Recovery Update
It has been a little over 4 months now since I fell off the top of my loaded flatbed and shattered both my wrists and broke my nose. 4 months since I have been on my motorcycle or gone any where other than to the doctor or to the store. I am going nuts from the cabin fever! And now it looks like I am going to have more if it.
I saw Dr Waguespack yesterday afternoon. The x-rays show that my bones are still not fully healed. She told me that when I quit having pain when I use my wrists, then they will be healed. She says she wants me to try a bone growth stimulator on my wrists. She says that she has had success with it on legs and backs and that she feels that it will help me a lot.
I asked her if I could ride my motorcycle now. At first she said yes and cringed as she did. Then she asked me about what I would have to do to ride it and how much it weighed. I told her the truth. I ride a Road King and it weighs around 800 pounds. She had me demonstrate what I had to do with my hands to ride it. Then she told me no, not yet, but that she knows I am going to to what I want to do. I told her about putting a clutch assist on it and that it reduced the pull a great deal. She said that would be great exercise for my wrist, but she was more afraid of what would happen if I went down. I told her it is an 800 pound bike, if it goes over, I am going to let it go. I would let it go even if I had not shattered my wrist. Trying to fight it is a good way to get hurt with a bike that big. She wasn’t worried about that. She was worried that if I went down I would land on my wrists again. She explained that since they are not fully healed yet that if I landed on them that I would re-fracture them and probably never get to go back to work again.
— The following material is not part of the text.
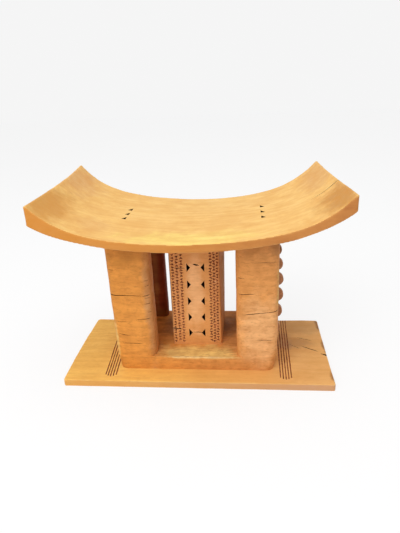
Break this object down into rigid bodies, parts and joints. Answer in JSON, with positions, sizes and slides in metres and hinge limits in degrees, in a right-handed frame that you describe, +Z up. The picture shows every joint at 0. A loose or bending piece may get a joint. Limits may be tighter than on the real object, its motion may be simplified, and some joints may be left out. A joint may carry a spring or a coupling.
{
  "type": "carved wooden ashanti stool",
  "caption": "Carved wooden Ashanti stool with an upswept rectangular seat, slab legs, a pierced chip-carved hollow column and scalloped side posts on a thin grooved base.",
  "frame": {"origin": "on the floor under the middle of the seat", "axes": "+X along the seat, to the right as seen from the front; +Y to the rear; +Z up"},
  "size_m": [0.606, 0.334, 0.4349],
  "materials": {
    "pale_wood": "satin",
    "golden_wood": "satin",
    "brown_wood": "satin"
  },
  "bodies": {
    "root": {"base_plate": "golden_wood", "plinth": "brown_wood", "front_left_leg": "golden_wood", "front_right_leg": "golden_wood", "rear_left_leg": "brown_wood", "rear_right_leg": "brown_wood", "left_scalloped_post": "brown_wood", "right_scalloped_post": "brown_wood", "centre_column": "golden_wood", "seat": "pale_wood"}
  },
  "joints": []
}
My heart sank at this news. Riding my bike is more than just getting out and riding in the country for the fun of it. It is my therapy. Having my knees in the breeze and the wind in my face helps work everything out in my head. Who needs to go see a shrink it you have a motorcycle? Because nothing seems so bad after a ride on the bike. And now she says that I can’t ride yet. 4 months I have not been able to ride and now it is going to be longer! ARGH!!!!!!!!!!!!!!
Now here is the kicker. Angela, the field nurse for my Workman’s comp, was not able to attend this appointment. So she sent Dr Waguespack the paperwork that she normally fills out at the end of each appointment. We talked about my job and what I have to be able to do to do my job. I think she finally got an idea of what I really do as a flatbedder. I told her that I had seen my boss a few weeks ago and he said that he didn’t want me to come back to work till I was 100%. On the paperwork it ask for an “projected release to work date”. She put down November 2009, 1 year from the date that I fell. My heart sank again.
I know that I have been kidding around about being out of work till after my trip to Sturgis in August. I know that Kay, my OT gal, has told me that it would take a year or more to get back to 100%. I know that when she added a 1 pound weight this week to one of my exercises that it hurts like hell to do it. I know that even though I have been doing all this stuff in my yard that I am not as far along as I thought I was. I know, I know, I know! I just thought that I would be back to work sooner, rather than later. Sitting around the house is driving me NUTS!




ms. morgan if you survived iraq sitting at home wont kill you but you will be okay
Yea, I know, but if is a bit frustrating going from being the busy person I am to this. Some times I have to just let out!